A Literature Review is not…
- It’s not a list of all of the sources you read. (You’ll read more than you need!)
- It’s not just a summary of the existing research on a topic.
- Instead it analyzes and synthesizes the findings, and guides the reader through the most relevant previous work as a way of framing your own new research.
- It does not present studies in alphabetical order or chronological order.
- The sources should instead be organized based on commonalities in their theoretical approach, research question, methods, or findings, moving toward demonstrating the need for your own new research and new contribution.
- It should not only include sources that support your view.
- Also include scholarly work that you will critique. Including countering views can help to create a complete picture of the scholarly conversation.
Tips for Writing a Literature Review
Start with a strong research question.
- A strong research question should be:
- Narrow and specific
- It might start out broad; you can continue to narrow it as you do more research.
- Original in some way
- If your question is not “new,” you could use new a method to address an old question; the application of the methodology itself could be a new contribution.
- Answerable with your data (or with your research)
- If your question is not answerable with data/sources you have access to, consider narrowing it, qualifying it, or framing it in a different way.
Refine your research question (and thesis/claim) as you do research
- Once you start to research the literature on your topic, you might discover that:
- You can’t find enough sources with research relevant to your topic.
- This could be a good sign that there is a “gap” in the literature that needs to be filled.
- Try broadening your topic/search to a larger demographic, or meet with the librarian!
- Your exact question/topic has already been explored and published about.
- To make your question “new,” try narrowing it by looking at only a demographic/topic that intersects with another one, e.g., don’t just investigate ______, instead research ______ among ______.
- You’re finding more relevant sources than you’ll ever have time to read!
- Try conducting multiple library website (and Google Scholar) searches, each one
- using different narrow/specific search terms for different aspects of your topic.
- Don’t worry about reading every single source: instead pick and choose the most
- relevant. You can read only the abstracts to decide which articles to focus on, then skim less relevant sections of your sources instead of reading every word.
- To feel less overwhelmed, organize your sources as you read. (See next page.)
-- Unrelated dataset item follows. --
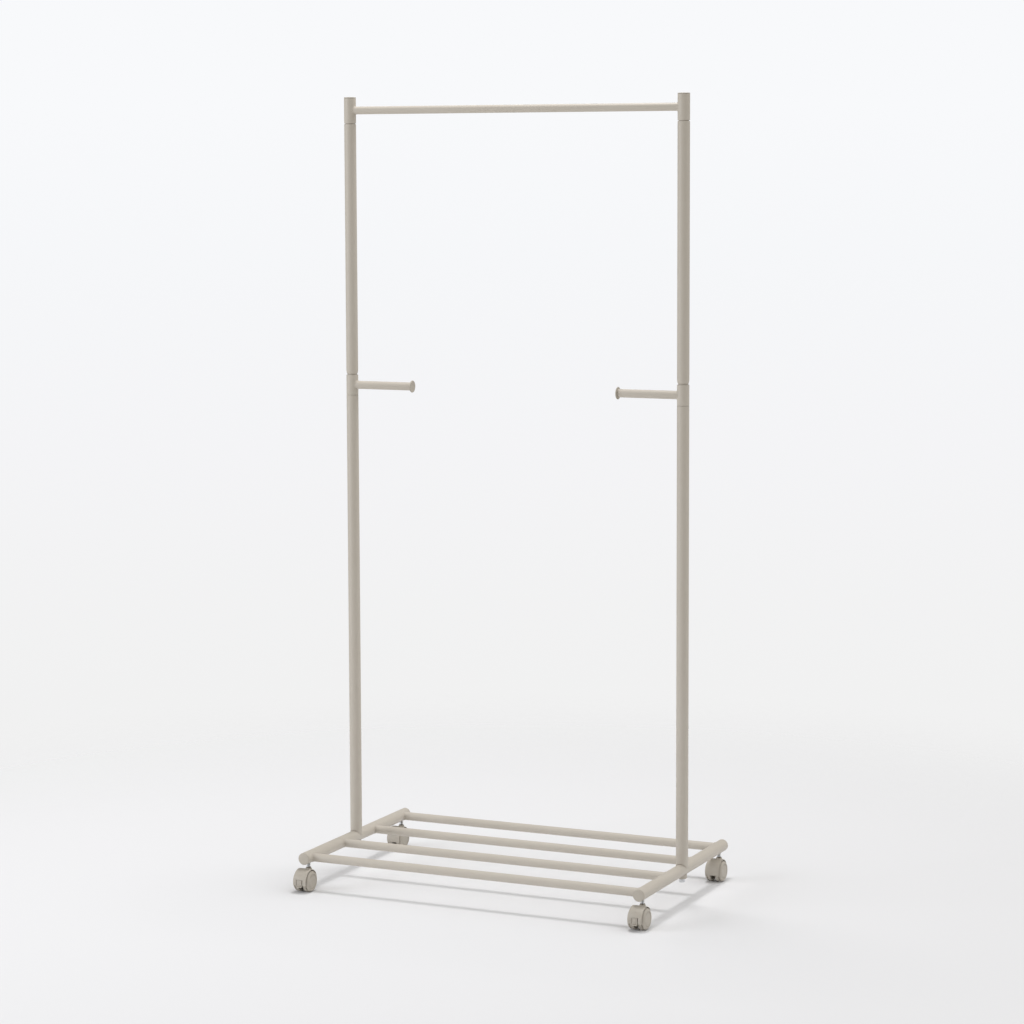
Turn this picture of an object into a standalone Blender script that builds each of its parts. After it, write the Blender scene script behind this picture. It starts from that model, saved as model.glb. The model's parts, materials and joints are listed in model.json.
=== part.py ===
"""Rolling clothes rack: two posts with a hanging rail, two hook arms and a shelf of four bars, on four casters.

Units are metres, +Z is up and the floor is z = 0. X runs from the left post to the right post, Y from the
front to the rear. The origin is on the floor under the middle of the rack's bounding box.
"""
from math import pi, radians, tan

import bmesh
import bpy
from mathutils import Matrix

# ---- driving dimensions ----
GAP = 0.0003                     # clearance between pieces that touch

POST_X = 0.3825                  # each post's axis, from the middle of the rack
TUBE_R = 0.0127                  # posts, side rails and sleeves
TUBE_WALL = 0.0012
SPIGOT_R = TUBE_R - TUBE_WALL - GAP   # drawn-in ends of the posts
SPIGOT_BORE_R = SPIGOT_R - TUBE_WALL

RAIL_Z = 0.070                   # side rail axis
RAIL_HALF = 0.2375               # half the length of a side rail's tube
RAIL_CAP_DEPTH = 0.0032
RAIL_PLUG_DEPTH = 0.0340         # the cap's plug, which also holds a caster's stem
CAP_PLUG_DEPTH = 0.0120          # plugs of the post caps and hook ends

BAR_R = 0.0090                   # shelf bars
BAR_WALL = 0.0010
BAR_COUNT = 4
BAR_PITCH = 0.1436

HANG_Z = 1.648                   # hanging rail axis
HANG_R = 0.0083
HANG_WALL = 0.0010
TOP_SLEEVE_UP = 0.0260           # top sleeve, above and below the hanging rail's axis
TOP_SLEEVE_DOWN = 0.0275
POST_CAP_DEPTH = 0.0025

ARM_Z = 1.0605                   # hook arm axis
ARM_R = 0.0087
ARM_WALL = 0.0010
ARM_REACH = 0.1460               # post axis to the outer face of the end disc
ARM_DISC_R = 0.0130
ARM_DISC_DEPTH = 0.0026
HOOK_SLEEVE_HALF = 0.0215
SHOULDER = 0.0010                # taper from a post to its drawn-in end
LOW_TAPER = 0.0085               # the longer taper at the upper post's lower end
LOW_NECK = 0.0015

SPACER_R = 0.0103                # coped spacer between the side rail and the post bolt
SPACER_BOTTOM_Z = 0.0517
BOLT_R = 0.0030
BOLT_HOLE_R = 0.0034
BOLT_HEAD_R = 0.0062
BOLT_HEAD_DEPTH = 0.0062
HEX_SOCKET_R = 0.0029
HEX_SOCKET_DEPTH = 0.0026
BOLT_TOP_Z = RAIL_Z + 0.036
WASHER_R = 0.0070
WASHER_DEPTH = 0.0012
FOOT_NUT_Z = (RAIL_Z + 0.0155, RAIL_Z + 0.0335)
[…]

- Created by Allison Adelman, AUSB Writing Center
Organize your sources as you read
- As you do research, keep track of your sources, and organize them into groups based on commonalities in their theoretical approach, research question, methods, or findings. Additionally, as you read through the literature and add to your catalog of sources, think about how you might want to group, order, and present them in your literature review.
- Identify a system that works for you: a spreadsheet, Zotero/RefWorks, index cards, etc.For each source, if relevant, keep track of:
- All source information you will need for the References list
- The scholars’ main claims and/or main findings
- Methods used (when relevant)
- Any assumptions you identify that scholars have made (which you might agree with or critique)
- Any flaws in the methodology or lack of sufficient evidence to support a theoretical claim
- Page numbers and content of specific phrases or statistics you might want to quote/cite
Outline your structure before you write
- One possible ordering of a Literature Review:
- Overview some of the broader background or foundational research in your field.
- Analyze and critique research in a sub-area of your field that is related to your topic.
- Analyze and critique research in another subarea, or a more specific, narrow sub-field.
- Devote space to discussing opposing views or points of contention in the field.
- Devote space to interdisciplinary research, or research from another related field of study.
- Highlight the “gaps” in the literature, e.g.: “Although many studies have focused on _____, very few studies to date have focused specifically on [your research question].”
Organize as you write
- Tips for grouping and analyzing sources:
- Group together sources that used the same methodology or had similar findings.
- Make evaluative judgments about the studies rather than just describing them.
- Critique a study’s method of sampling, e.g., if the results are not generalizable.
- Critique its conclusions, e.g., if there is insufficient evidence to support them.
- Explain relationships among theories/studies (which ones arose from which others).
- Group together several sources that adopted the same theoretical framework, or several sources that “agree.” Also group together several sources that “disagree.” Compare and contrast them, and evaluate which side is more convincing.
Don’t devote equal space to every source
- You might devote 2 or 3 paragraphs to discussing just one key source.
- In contrast, to make a minor point, you might cite some sources only once.
- Or you might cite 4 sources together in one sentence, in alphabetical order, separated by a semicolon.
- E.g.: Several studies have identified a positive correlation between meditation and stress reduction (Berkowitz et al., 2003; Derryberry & Reed, 2005, 2007; Rothbart, 2003).